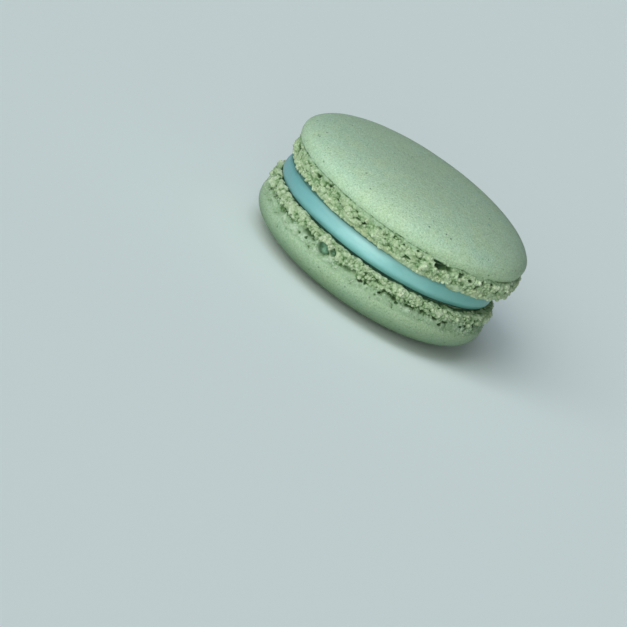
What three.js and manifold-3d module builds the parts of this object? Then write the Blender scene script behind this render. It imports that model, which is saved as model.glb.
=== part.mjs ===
// A macaron: two baked almond-meringue shells, flat side to flat side, with a disc of smooth
// filling between them. Each shell is one piece: a smooth dome on a ruffled, crumbly foot.
// Millimetres, +Z up. The macaron stands on the small flat spot of its bottom shell.
import * as THREE from "three";
import { mergeVertices } from "three/addons/utils/BufferGeometryUtils.js";
import Module from "manifold-3d";

const wasm = await Module();
wasm.setup();

// Driving dimensions. Heights go up from the bottom of the macaron.
const shellRadius = 22.4; // the widest ring of a dome
const bottomFlatSide = 10.05; // flat side of the bottom shell, under the filling
const topFlatSide = 13.45; // flat side of the top shell, on the filling
const topLean = THREE.MathUtils.degToRad(0.5); // the top shell sits a little crooked
const topShift = 0.12; // and a little to one side
const fillingRadius = 21.0; // at its bulge
const fillingTuck = 0.6; // its wall curls in by this towards both edges
const fillingShift = -0.4; // it was pressed a little to the other side
const fillingWaves = [
  { turns: 2, depth: 0.16, phase: 0.6 },
  { turns: 5, depth: 0.1, phase: 2.1 },
];
const seatGap = 0.05; // between the filling and the shell that leans on it

// One shell, with its flat side at height 0 and its dome upwards. The wall of its foot is a row of
// radii at even heights. Its seen bubbles are [bearing from the front in degrees, share of the
// foot's height, half length, half height].
const topShape = {
  footHeight: 3.86,
  domeHeight: 6.72, // from the crease above the foot to the crown
  waist: 1.36, // from the crease to the widest ring
  domeRound: 2.83, // exponents of the dome's superellipse
  domeFall: 1.8,
  creaseInset: 0.32, // the crease lies this far inside the dome
  footBulge: 0.4, // how far the foot swells to one side
  wall: [21.3, 21.95, 22.15, 22.25, 22.35, 22.35, 22.25, 22.15, 22.05],
  seenBubbles: [
    [24.5, 0.76, 1.3, 0.6],
    [-11.5, 0.5, 0.6, 0.4],
    [-43.3, 0.75, 0.65, 0.4],
    [-68.5, 0.65, 0.8, 0.55],
  ],
  upward: 1,
  seed: 11,
};
const bottomShape = {
  footHeight: 3.62,
  domeHeight: 6.43,
  waist: 0.75,
  domeRound: 3.0,
  domeFall: 2.5,
  creaseInset: 0.15,
  footBulge: -0.12,
  wall: [21.35, 21.9, 22.1, 22.25, 22.3, 22.2, 22.1, 22.1, 22.2],
  seenBubbles: [
    [-20.6, 0.58, 1.1, 0.75],
    [-47, 0.75, 0.5, 0.35],
    [2, 0.75, 0.6, 0.35],
    [18.4, 0.6, 0.6, 0.4],
    [30, 0.65, 1.1, 0.35],
    [48, 0.72, 0.6, 0.35],
    [63.5, 0.68, 0.6, 0.4],
  ],
  upward: -1,
  seed: 47,
};
const flatSpotRadius = 7; // a shell is level over this radius at its crown
const lipSink = 1; // the dome reaches this far down inside the foot
const footSink = 0.2; // and the foot this far up inside the dome
const wallStart = 19.5; // the level part of the flat side ends here
const wallFoot = 0.12; // height of the wall's lowest ring

// The crumb of a foot. Depths and sizes of its relief.
const crumb = {
  ruffleSize: 3.4,
  ruffleDepth: 0.8,
  cragSize: 1.9,
  cragDepth: 0.9,
  flatness: 0.76, // height of a ruffle or crag against its length
  calmHeight: 1.2, // the relief is weaker below this height
  calmShare: 0.4, // and down to this share of itself at the flat side
  edgeWave: 0.5, // the edge of the flat side is ragged by this much
  edgeBand: 0.8, // over this height
  edgeTeeth: 8, // lattice points of the ragged edge from its middle to its rim
};

// Burst bubbles in the foot. Each is an uneven hollow, longest along the wall. Those that can't be
// seen from the front lie in an uneven row under the dome.
const pit = {
  depth: 1.15,
  unevenness: 0.7,
  count: 9,
  firstBearing: 82,
  lastBearing: 278,
  stray: 0.8, // how far each strays from its even place, as a share of the space between two
  lowest: 0.6, // shares of the foot's height
  highest: 0.9,
  smallest: 0.45,
  spread: 0.6,
  length: 1.4, // against its height
};

const domeSegments = 64;
const domeRows = 10;
const footSegments = 144;
const fillingSegments = 80;
const fillingRows = 7;

// Smooth noise from 0 to 1, with one lattice point for each unit of length.
function lattice(i, j, k) {
  const n = Math.sin(i * 127.1 + j * 311.7 + k * 74.7) * 43758.5453;
  return n - Math.floor(n);
}

function noise(x, y, z) {
  const [i, j, k] = [Math.floor(x), Math.floor(y), Math.floor(z)];
  const ease = (t) => t * t * (3 - 2 * t);
  const [u, v, w] = [ease(x - i), ease(y - j), ease(z - k)];
  const mix = THREE.MathUtils.lerp;
  const edge = (dj, dk) => mix(lattice(i, j + dj, k + dk), lattice(i + 1, j + dj, k + dk), u);
  return mix(mix(edge(0, 0), edge(1, 0), v), mix(edge(0, 1), edge(1, 1), v), w);
}

// A run of repeatable random numbers from 0 to 1.
function randomRun(seed) {
  let state = seed * 7919;
  return () => {
    state = (state * 16807) % 2147483647;
    return state / 2147483647;
  };
}

function solid(geometry) {
  geometry.deleteAttribute("normal");
  geometry.deleteAttribute("uv");
  const merged = mergeVertices(geometry, 1e-4);
  const mesh = new wasm.Mesh({
    numProp: 3,
    vertProperties: merged.attributes.position.array,
    triVerts: new Uint32Array(merged.index.array),
  });
  return new wasm.Manifold(mesh);
}

function geometryOf(manifold) {
  const { vertProperties, triVerts } = manifold.getMesh();
  const geometry = new THREE.BufferGeometry();
  geometry.setAttribute("position", new THREE.BufferAttribute(vertProperties, 3));
  geometry.setIndex(new THREE.BufferAttribute(triVerts, 1));
  geometry.computeVertexNormals();
  return geometry;
}

// A profile of [radius, height] pairs turned round the Z axis.
function turned(profile, segments) {
  const points = profile.map(([r, z]) => new THREE.Vector2(r, z));
  return new THREE.LatheGeometry(points, segments).rotateX(Math.PI / 2);
}

// Moves each vertex of a turned body by the radial offset and lift that change(angle, r, z) gives.
function reshaped(geometry, change) {
  const position = geometry.attributes.position;
  for (let i = 0; i < position.count; i++) {
    const [x, y, z] = [position.getX(i), position.getY(i), position.getZ(i)];
    const r = Math.hypot(x, y);
    const angle = Math.atan2(y, x);
    const { out, up } = change(angle, r, z);
    position.setXYZ(i, (r + out) * Math.cos(angle), (r + out) * Math.sin(angle), z + up);
  }
  return geometry;
}

// The smooth dome, from inside the foot, round its curled-in lip and up to the level crown.
function dome({ footHeight, domeHeight, waist, domeRound, domeFall, creaseInset }) {
  const widest = footHeight + waist;
  const rise = domeHeight - waist;
  const crown = footHeight + domeHeight;
  const profile = [
    [0, footHeight - lipSink],
    [shellRadius - creaseInset - 2 * lipSink, footHeight - lipSink],
  ];
  for (const down of [1, 0.85, 0.6, 0]) {
    profile.push([shellRadius - creaseInset * down ** 3, widest - waist * down]);
  }
  for (let n = 1; n < domeRows; n++) {
    const r = shellRadius * Math.cos((n / domeRows) * (Math.PI / 2)) ** (2 / domeRound);
    if (r <= flatSpotRadius) break;
    profile.push([r, widest + rise * (1 - (r / shellRadius) ** domeRound) ** (1 / domeFall)]);
  }
  profile.push([flatSpotRadius, crown], [0, crown]);
  return turned(profile, domeSegments);
}

// How far the crumb of a foot stands out: broad ruffles, and sharper crags on them.
function crumbRelief(angle, r, z, { footBulge, seed }) {
  const [x, y] = [r * Math.cos(angle), r * Math.sin(angle)];
  const at = (size) => noise(x / size + seed, y / size, z / (size * crumb.flatness));
  const ruffle = at(crumb.ruffleSize) - 0.5;
  const crag = Math.abs(2 * at(crumb.cragSize) - 1) - 0.5;
  const strength = THREE.MathUtils.lerp(crumb.calmShare, 1, Math.min(1, z / crumb.calmHeight));
  return footBulge * Math.cos(angle) + strength * (crumb.ruffleDepth * ruffle + crumb.cragDepth * crag);
}

// The foot: level on its flat side, with a ragged, swollen wall up to the crease.
function foot(shape) {
  const { footHeight, wall, seed } = shape;
  const top = footHeight + footSink;
  const rings = wall.map((radius, n) => {
    const height = THREE.MathUtils.lerp(wallFoot, footHeight, n / (wall.length - 1));
    return [radius, height];
  });
  const profile = [[0, 0], [wallStart, 0], ...rings, [wall[0] - lipSink, top], [0, top]];
  return reshaped(turned(profile, footSegments), (angle, r, z) => {
    const onWall = THREE.MathUtils.smoothstep(r, wallStart, wall[0]);
    const onEdge = onWall * Math.max(0, 1 - z / crumb.edgeBand);
    const [across, along] = [crumb.edgeTeeth * Math.cos(angle), crumb.edgeTeeth * Math.sin(angle)];
    const ragged = noise(across + seed, along, seed);
    return { out: onWall * crumbRelief(angle, r, z, shape), up: onEdge * crumb.edgeWave * ragged };
  });
}

// One burst bubble: a round hollow pushed in and out by noise, stretched along the wall.
function bubble(halfLength, halfHeight, seed) {
  const geometry = new THREE.IcosahedronGeometry(1, 1);
  const position = geometry.attributes.position;
  const corner = new THREE.Vector3();
  for (let i = 0; i < position.count; i++) {
    corner.fromBufferAttribute(position, i);
    const push = 1 + pit.unevenness * (noise(corner.x + seed, corner.y, corner.z) - 0.5);
    corner.multiplyScalar(push);
    position.setXYZ(i, corner.x, corner.y, corner.z);
  }
  const deep = pit.depth * Math.sqrt(halfLength * halfHeight);
  return geometry.scale(halfLength, deep, halfHeight);
}

// Every bubble of a foot: the seen ones, and then the row round the back.
function bubblesOf({ seenBubbles, seed }) {
  const random = randomRun(seed);
  const bubbles = [...seenBubbles];
  for (let n = 0; n < pit.count; n++) {
    const along = (n + pit.stray * random()) / pit.count;
    const bearing = THREE.MathUtils.lerp(pit.firstBearing, pit.lastBearing, along);
    const share = THREE.MathUtils.lerp(pit.lowest, pit.highest, random());
    const size = pit.smallest + pit.spread * random() ** 2;
    bubbles.push([bearing, share, pit.length * size, size]);
  }
  return bubbles;
}

function pits(shape) {
  const { footHeight, upward, seed } = shape;
  const made = bubblesOf(shape).map(([bearing, share, halfLength, halfHeight], n) => {
    const angle = upward * THREE.MathUtils.degToRad(bearing - 90);
    const hollow = bubble(halfLength, halfHeight, seed + n);
    hollow.rotateZ(angle + Math.PI / 2);
    hollow.translate(shellRadius * Math.cos(angle), shellRadius * Math.sin(angle), share * footHeight);
    return solid(hollow);
  });
  return wasm.Manifold.union(made);
}

function shell(name, shape, material) {
  const body = solid(dome(shape)).add(solid(foot(shape))).subtract(pits(shape));
  const mesh = new THREE.Mesh(geometryOf(body), material);
  mesh.name = name;
  return mesh;
}

// The filling: a disc with a bulging wall that curls in at both edges. Its top follows the lean.
function filling(material) {
  const thickness = topFlatSide - bottomFlatSide;
  const profile = [[0, 0]];
  for (let n = 0; n <= fillingRows; n++) {
    const t = n / fillingRows;
    profile.push([fillingRadius - fillingTuck * (2 * t - 1) ** 2, thickness * t]);
  }
  profile.push([0, thickness]);
  const disc = reshaped(turned(profile, fillingSegments), (angle, r, z) => {
    const wave = fillingWaves.reduce((sum, w) => sum + w.depth * Math.sin(w.turns * angle + w.phase), 0);
    const x = r * Math.cos(angle) + fillingShift - topShift;
    const tilt = x * Math.tan(topLean) - seatGap;
    return { out: wave * Math.min(1, r / fillingRadius) ** 4, up: (z / thickness) * tilt };
  });
  disc.translate(fillingShift, 0, 0);
  const mesh = new THREE.Mesh(geometryOf(solid(disc)), material);
  mesh.name = "filling";
  mesh.position.z = bottomFlatSide;
  return mesh;
}

const bakedAlmond = new THREE.MeshStandardMaterial({ color: 0xb0d0ae, roughness: 0.75, metalness: 0 });
const smoothCream = new THREE.MeshStandardMaterial({ color: 0x84c8c8, roughness: 0.35, metalness: 0 });

const bottomShell = shell("bottom_shell", bottomShape, bakedAlmond);
bottomShell.rotation.x = Math.PI;
bottomShell.position.z = bottomFlatSide;

const topShell = shell("top_shell", topShape, bakedAlmond);
topShell.rotation.y = -topLean;
topShell.position.set(topShift, 0, topFlatSide);

const macaron = new THREE.Group();
macaron.name = "macaron";
macaron.add(bottomShell, filling(smoothCream), topShell);

export default macaron;
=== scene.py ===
import math

import bmesh
import bpy
import numpy as np
from mathutils import Matrix, Vector


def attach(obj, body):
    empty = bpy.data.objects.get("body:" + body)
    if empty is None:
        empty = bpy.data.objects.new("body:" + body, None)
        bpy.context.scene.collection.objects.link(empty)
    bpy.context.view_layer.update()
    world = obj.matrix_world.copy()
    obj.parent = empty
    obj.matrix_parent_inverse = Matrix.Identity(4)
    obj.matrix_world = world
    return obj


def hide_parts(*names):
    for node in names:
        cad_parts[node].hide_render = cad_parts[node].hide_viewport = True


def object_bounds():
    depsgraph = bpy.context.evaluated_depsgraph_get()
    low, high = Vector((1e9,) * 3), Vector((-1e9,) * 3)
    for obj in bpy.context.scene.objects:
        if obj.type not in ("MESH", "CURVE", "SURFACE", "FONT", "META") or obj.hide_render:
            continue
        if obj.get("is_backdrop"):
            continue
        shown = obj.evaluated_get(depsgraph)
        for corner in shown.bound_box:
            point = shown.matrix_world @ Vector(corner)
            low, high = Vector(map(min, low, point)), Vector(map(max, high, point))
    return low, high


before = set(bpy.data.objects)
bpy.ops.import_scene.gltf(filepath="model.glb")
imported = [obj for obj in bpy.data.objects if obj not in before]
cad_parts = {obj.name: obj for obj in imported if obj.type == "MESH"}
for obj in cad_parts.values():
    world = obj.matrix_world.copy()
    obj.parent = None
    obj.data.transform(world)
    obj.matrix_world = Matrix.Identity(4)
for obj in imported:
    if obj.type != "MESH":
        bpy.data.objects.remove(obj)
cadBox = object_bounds()
print("frame loaded")

# Shapes are worked out in millimetres, with every piece's place in its mesh.
mm = 0.001


def lattice(i, j, k):
    # a fixed number from 0 to 1 for each lattice point: the fraction of a large multiple of a sine
    n = np.sin(i * 127.1 + j * 311.7 + k * 74.7) * 43758.5453
    return n - np.floor(n)


def blend(low, high, t):
    # low at t = 0, high at t = 1, a straight line between
    return low + (high - low) * t


def smoothStep(start, end, t):
    # 0 up to start, 1 from end on, 3s^2 - 2s^3 between
    s = np.clip((t - start) / (end - start), 0, 1)
    return s * s * (3 - 2 * s)


def noise(x, y, z):
    # smooth value noise from 0 to 1: the eight lattice numbers round a point, blended along each axis
    i, j, k = np.floor(x), np.floor(y), np.floor(z)
    u, v, w = (smoothStep(0, 1, t) for t in (x - i, y - j, z - k))

    def edge(dj, dk):
        return blend(lattice(i, j + dj, k + dk), lattice(i + 1, j + dj, k + dk), u)

    return blend(blend(edge(0, 0), edge(1, 0), v), blend(edge(0, 1), edge(1, 1), v), w)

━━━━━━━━

Requirements:
Nothing outside the span should appear: copy exactly from the line with "const macaron = new THREE.Group();" through the line with "bpy.data.objects.remove(obj)".

Written solution:
const macaron = new THREE.Group();
macaron.name = "macaron";
macaron.add(bottomShell, filling(smoothCream), topShell);

export default macaron;
=== scene.py ===
import math

import bmesh
import bpy
import numpy as np
from mathutils import Matrix, Vector


def attach(obj, body):
    empty = bpy.data.objects.get("body:" + body)
    if empty is None:
        empty = bpy.data.objects.new("body:" + body, None)
        bpy.context.scene.collection.objects.link(empty)
    bpy.context.view_layer.update()
    world = obj.matrix_world.copy()
    obj.parent = empty
    obj.matrix_parent_inverse = Matrix.Identity(4)
    obj.matrix_world = world
    return obj


def hide_parts(*names):
    for node in names:
        cad_parts[node].hide_render = cad_parts[node].hide_viewport = True


def object_bounds():
    depsgraph = bpy.context.evaluated_depsgraph_get()
    low, high = Vector((1e9,) * 3), Vector((-1e9,) * 3)
    for obj in bpy.context.scene.objects:
        if obj.type not in ("MESH", "CURVE", "SURFACE", "FONT", "META") or obj.hide_render:
            continue
        if obj.get("is_backdrop"):
            continue
        shown = obj.evaluated_get(depsgraph)
        for corner in shown.bound_box:
            point = shown.matrix_world @ Vector(corner)
            low, high = Vector(map(min, low, point)), Vector(map(max, high, point))
    return low, high


before = set(bpy.data.objects)
bpy.ops.import_scene.gltf(filepath="model.glb")
imported = [obj for obj in bpy.data.objects if obj not in before]
cad_parts = {obj.name: obj for obj in imported if obj.type == "MESH"}
for obj in cad_parts.values():
    world = obj.matrix_world.copy()
    obj.parent = None
    obj.data.transform(world)
    obj.matrix_world = Matrix.Identity(4)
for obj in imported:
    if obj.type != "MESH":
        bpy.data.objects.remove(obj)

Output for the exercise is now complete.